• Task: The required output is a word-for-word copy of the lines from the line bearing "The build123d and" through the line bearing "return high.x - radius", inclusive, and no other lines.

----- Items

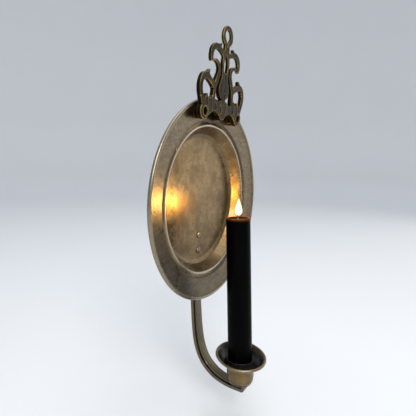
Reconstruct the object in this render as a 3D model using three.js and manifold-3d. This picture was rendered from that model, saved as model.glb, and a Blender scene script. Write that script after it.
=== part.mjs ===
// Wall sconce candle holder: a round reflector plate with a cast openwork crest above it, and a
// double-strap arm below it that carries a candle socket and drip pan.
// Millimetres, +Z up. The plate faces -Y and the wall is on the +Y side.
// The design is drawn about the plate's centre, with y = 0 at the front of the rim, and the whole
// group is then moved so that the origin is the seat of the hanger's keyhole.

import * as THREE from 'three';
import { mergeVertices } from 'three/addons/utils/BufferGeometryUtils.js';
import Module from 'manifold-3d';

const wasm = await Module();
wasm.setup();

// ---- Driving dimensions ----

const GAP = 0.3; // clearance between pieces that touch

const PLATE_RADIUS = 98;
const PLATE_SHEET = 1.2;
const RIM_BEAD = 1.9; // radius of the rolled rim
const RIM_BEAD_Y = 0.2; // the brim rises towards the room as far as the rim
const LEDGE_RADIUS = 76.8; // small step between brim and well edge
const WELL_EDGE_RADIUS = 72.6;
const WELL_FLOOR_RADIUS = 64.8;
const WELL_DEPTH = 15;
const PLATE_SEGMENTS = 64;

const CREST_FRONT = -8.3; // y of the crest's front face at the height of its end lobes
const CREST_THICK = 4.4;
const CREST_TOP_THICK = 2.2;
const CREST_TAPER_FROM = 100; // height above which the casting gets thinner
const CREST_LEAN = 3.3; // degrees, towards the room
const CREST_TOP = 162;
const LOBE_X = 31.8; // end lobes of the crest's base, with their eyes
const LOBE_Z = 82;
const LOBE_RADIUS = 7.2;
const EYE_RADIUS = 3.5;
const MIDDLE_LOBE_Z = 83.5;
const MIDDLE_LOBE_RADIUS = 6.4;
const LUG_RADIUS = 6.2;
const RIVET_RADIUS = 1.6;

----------
----- Items

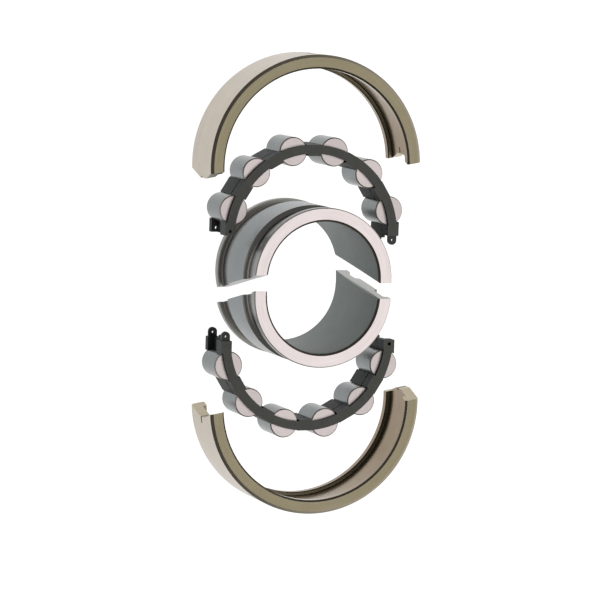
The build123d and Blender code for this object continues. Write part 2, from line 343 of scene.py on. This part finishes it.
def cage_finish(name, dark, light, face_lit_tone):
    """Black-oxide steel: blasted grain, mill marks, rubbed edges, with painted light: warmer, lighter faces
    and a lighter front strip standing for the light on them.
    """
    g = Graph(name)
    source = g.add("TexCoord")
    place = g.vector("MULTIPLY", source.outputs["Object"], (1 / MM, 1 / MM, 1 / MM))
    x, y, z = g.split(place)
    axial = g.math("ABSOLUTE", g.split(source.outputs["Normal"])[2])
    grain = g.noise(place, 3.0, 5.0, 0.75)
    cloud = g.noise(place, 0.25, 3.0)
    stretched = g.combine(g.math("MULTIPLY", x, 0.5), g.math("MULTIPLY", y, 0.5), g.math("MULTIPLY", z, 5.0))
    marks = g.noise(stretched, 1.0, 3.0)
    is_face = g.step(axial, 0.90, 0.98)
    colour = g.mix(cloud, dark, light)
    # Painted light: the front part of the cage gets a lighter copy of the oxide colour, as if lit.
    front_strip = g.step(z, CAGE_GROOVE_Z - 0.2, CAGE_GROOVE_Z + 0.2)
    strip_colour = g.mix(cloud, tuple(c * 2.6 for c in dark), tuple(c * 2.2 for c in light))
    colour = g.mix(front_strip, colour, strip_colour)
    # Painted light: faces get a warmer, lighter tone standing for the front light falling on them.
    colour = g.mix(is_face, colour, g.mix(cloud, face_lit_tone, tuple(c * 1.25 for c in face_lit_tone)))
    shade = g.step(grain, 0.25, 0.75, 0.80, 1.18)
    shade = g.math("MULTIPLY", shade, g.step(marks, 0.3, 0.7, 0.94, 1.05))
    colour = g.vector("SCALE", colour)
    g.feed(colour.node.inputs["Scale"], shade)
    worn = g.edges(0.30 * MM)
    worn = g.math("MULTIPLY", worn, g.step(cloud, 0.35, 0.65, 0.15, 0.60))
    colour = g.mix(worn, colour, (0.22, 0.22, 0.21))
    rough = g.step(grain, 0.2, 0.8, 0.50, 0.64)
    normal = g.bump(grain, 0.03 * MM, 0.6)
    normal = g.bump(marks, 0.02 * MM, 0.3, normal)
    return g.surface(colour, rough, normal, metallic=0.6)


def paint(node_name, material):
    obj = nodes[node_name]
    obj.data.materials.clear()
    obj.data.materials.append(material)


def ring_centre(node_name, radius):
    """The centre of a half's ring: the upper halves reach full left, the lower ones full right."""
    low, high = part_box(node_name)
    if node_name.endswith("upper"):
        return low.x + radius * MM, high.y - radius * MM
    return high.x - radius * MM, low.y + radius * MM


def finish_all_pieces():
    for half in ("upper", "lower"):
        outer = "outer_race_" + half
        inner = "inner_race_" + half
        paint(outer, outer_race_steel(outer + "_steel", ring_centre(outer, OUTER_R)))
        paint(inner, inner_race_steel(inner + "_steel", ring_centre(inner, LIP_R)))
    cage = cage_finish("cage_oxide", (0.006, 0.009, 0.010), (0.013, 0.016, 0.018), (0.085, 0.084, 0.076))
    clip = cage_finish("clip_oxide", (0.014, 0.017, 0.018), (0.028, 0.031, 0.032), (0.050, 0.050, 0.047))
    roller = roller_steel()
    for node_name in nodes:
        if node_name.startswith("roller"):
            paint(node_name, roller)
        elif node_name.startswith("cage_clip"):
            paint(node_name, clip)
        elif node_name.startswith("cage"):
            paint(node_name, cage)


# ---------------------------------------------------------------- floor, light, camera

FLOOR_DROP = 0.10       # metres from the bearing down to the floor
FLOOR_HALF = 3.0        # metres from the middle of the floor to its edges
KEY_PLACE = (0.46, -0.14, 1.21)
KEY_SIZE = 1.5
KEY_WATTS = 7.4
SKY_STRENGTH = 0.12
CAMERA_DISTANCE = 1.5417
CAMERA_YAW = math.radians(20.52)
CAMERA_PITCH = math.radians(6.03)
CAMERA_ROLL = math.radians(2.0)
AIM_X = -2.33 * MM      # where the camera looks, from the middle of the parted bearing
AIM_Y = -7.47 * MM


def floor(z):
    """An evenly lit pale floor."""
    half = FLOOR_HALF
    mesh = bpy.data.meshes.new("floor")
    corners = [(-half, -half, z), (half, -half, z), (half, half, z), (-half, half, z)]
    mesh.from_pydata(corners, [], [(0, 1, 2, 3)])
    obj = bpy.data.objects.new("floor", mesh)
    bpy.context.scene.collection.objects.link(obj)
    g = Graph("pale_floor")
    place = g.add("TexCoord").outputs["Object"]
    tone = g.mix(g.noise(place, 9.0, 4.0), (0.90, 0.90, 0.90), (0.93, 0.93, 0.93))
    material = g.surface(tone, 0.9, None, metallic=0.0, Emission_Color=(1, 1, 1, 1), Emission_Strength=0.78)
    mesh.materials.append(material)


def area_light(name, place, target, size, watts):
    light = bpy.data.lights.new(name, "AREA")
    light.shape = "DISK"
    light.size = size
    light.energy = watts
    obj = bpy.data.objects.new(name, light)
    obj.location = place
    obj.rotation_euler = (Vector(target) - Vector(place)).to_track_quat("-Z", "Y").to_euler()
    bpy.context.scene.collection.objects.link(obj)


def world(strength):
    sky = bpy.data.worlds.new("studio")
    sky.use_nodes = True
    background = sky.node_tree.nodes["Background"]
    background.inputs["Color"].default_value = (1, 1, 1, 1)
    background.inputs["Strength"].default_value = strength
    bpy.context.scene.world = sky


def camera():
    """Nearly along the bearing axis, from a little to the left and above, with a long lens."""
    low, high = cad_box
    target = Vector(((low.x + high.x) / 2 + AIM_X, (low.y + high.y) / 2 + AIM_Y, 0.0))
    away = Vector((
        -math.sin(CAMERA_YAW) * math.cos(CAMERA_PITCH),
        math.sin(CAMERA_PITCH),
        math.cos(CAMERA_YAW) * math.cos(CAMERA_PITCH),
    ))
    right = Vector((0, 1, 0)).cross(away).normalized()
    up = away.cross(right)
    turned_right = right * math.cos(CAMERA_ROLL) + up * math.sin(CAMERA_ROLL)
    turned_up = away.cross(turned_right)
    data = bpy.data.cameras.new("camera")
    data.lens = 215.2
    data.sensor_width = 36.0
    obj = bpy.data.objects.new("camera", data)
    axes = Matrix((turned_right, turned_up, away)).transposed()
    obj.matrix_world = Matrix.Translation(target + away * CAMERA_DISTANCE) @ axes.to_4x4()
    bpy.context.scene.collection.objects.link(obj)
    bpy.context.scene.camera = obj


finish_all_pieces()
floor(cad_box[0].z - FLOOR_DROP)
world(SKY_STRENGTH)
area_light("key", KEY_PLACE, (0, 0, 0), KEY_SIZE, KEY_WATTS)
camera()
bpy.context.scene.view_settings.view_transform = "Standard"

----------

• Answer to this problem:
The build123d and Blender code for this object continues. Write part 2, from line 343 of scene.py on. This part finishes it.
def cage_finish(name, dark, light, face_lit_tone):
    """Black-oxide steel: blasted grain, mill marks, rubbed edges, with painted light: warmer, lighter faces
    and a lighter front strip standing for the light on them.
    """
    g = Graph(name)
    source = g.add("TexCoord")
    place = g.vector("MULTIPLY", source.outputs["Object"], (1 / MM, 1 / MM, 1 / MM))
    x, y, z = g.split(place)
    axial = g.math("ABSOLUTE", g.split(source.outputs["Normal"])[2])
    grain = g.noise(place, 3.0, 5.0, 0.75)
    cloud = g.noise(place, 0.25, 3.0)
    stretched = g.combine(g.math("MULTIPLY", x, 0.5), g.math("MULTIPLY", y, 0.5), g.math("MULTIPLY", z, 5.0))
    marks = g.noise(stretched, 1.0, 3.0)
    is_face = g.step(axial, 0.90, 0.98)
    colour = g.mix(cloud, dark, light)
    # Painted light: the front part of the cage gets a lighter copy of the oxide colour, as if lit.
    front_strip = g.step(z, CAGE_GROOVE_Z - 0.2, CAGE_GROOVE_Z + 0.2)
    strip_colour = g.mix(cloud, tuple(c * 2.6 for c in dark), tuple(c * 2.2 for c in light))
    colour = g.mix(front_strip, colour, strip_colour)
    # Painted light: faces get a warmer, lighter tone standing for the front light falling on them.
    colour = g.mix(is_face, colour, g.mix(cloud, face_lit_tone, tuple(c * 1.25 for c in face_lit_tone)))
    shade = g.step(grain, 0.25, 0.75, 0.80, 1.18)
    shade = g.math("MULTIPLY", shade, g.step(marks, 0.3, 0.7, 0.94, 1.05))
    colour = g.vector("SCALE", colour)
    g.feed(colour.node.inputs["Scale"], shade)
    worn = g.edges(0.30 * MM)
    worn = g.math("MULTIPLY", worn, g.step(cloud, 0.35, 0.65, 0.15, 0.60))
    colour = g.mix(worn, colour, (0.22, 0.22, 0.21))
    rough = g.step(grain, 0.2, 0.8, 0.50, 0.64)
    normal = g.bump(grain, 0.03 * MM, 0.6)
    normal = g.bump(marks, 0.02 * MM, 0.3, normal)
    return g.surface(colour, rough, normal, metallic=0.6)


def paint(node_name, material):
    obj = nodes[node_name]
    obj.data.materials.clear()
    obj.data.materials.append(material)


def ring_centre(node_name, radius):
    """The centre of a half's ring: the upper halves reach full left, the lower ones full right."""
    low, high = part_box(node_name)
    if node_name.endswith("upper"):
        return low.x + radius * MM, high.y - radius * MM
    return high.x - radius * MM, low.y + radius * MM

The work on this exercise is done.